Because… well, I’m not the horse, am I? Information from me is still secondhand. Who am I to speak on behalf of this individual? I could let them know, direct them to the conversation – but I already know they wouldn’t care at all, which is the correct, sane response.

More and more, I find it difficult to ever come up with a reason to talk about someone. I mean sure, in the sense of “Oh, Jack said he can’t make it today,” stuff, that’s fine. But to comment on other people’s motivations, behaviors, ideas? Why?

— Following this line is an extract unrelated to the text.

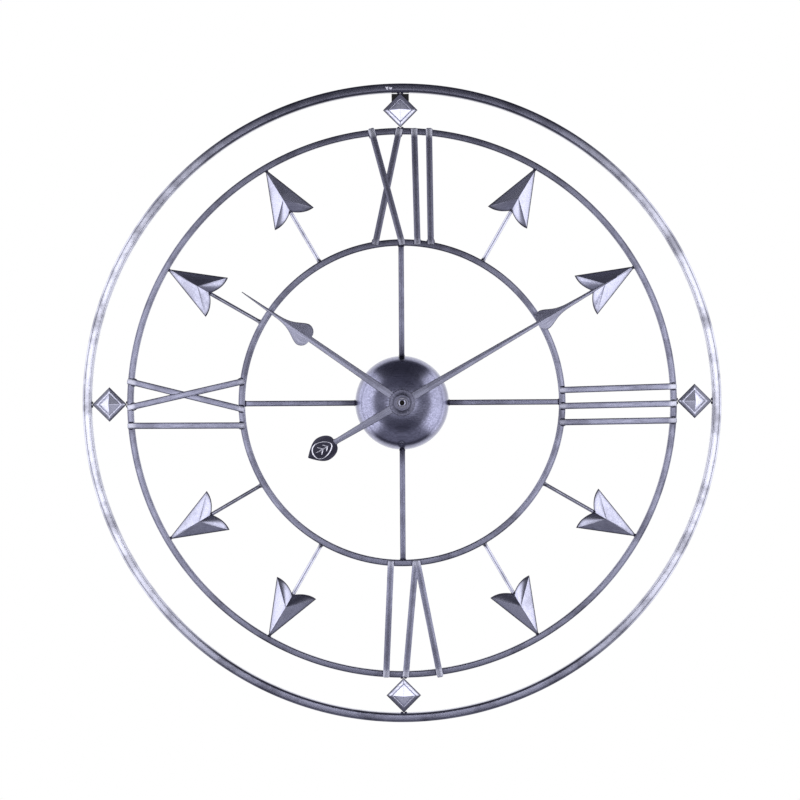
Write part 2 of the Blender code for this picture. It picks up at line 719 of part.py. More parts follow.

My middle child had a recent interaction where she was upset because a friend of hers told her that someone else had said a mean thing about her. It was a great opportunity for a valuable lesson – don’t react at all to such things, because there are about a million reasons they could be untrue. If you don’t get your information from the horse’s mouth, consider it nothing worth thinking about. (Lo and behold, upon investigation the other girl’s comment was a mundane one, simply misinterpreted by my daughter’s friend, as is so often the case!)

So don’t talk about people, and don’t listen about people, and read more books. That last one just helps with the first two.

Salty

My town has a little Facebook page for townies to discuss local news, events, what have you. Today there was an interesting discussion on there.

We’re due for a major snowstorm. Someone posted a complaint that a local shop “ripped him off” by charging him a lot for a bag of salt. They shouldn’t be that much, you see. Price gouging and whatnot.

The interesting part of the discussion was the many comments, all of which were variations on one of two observations: One kind of comment was echoing the man’s experience, saying they had also gone into such and such a store and been “ripped off” at a similar price point. The other half of the comments were all saying where the bags of salt were only their normal, un-inflated price, but with the caveat that “they were completely sold out.” (One person even commented that he had personally bought 20 bags at one of the normal-priced stores.)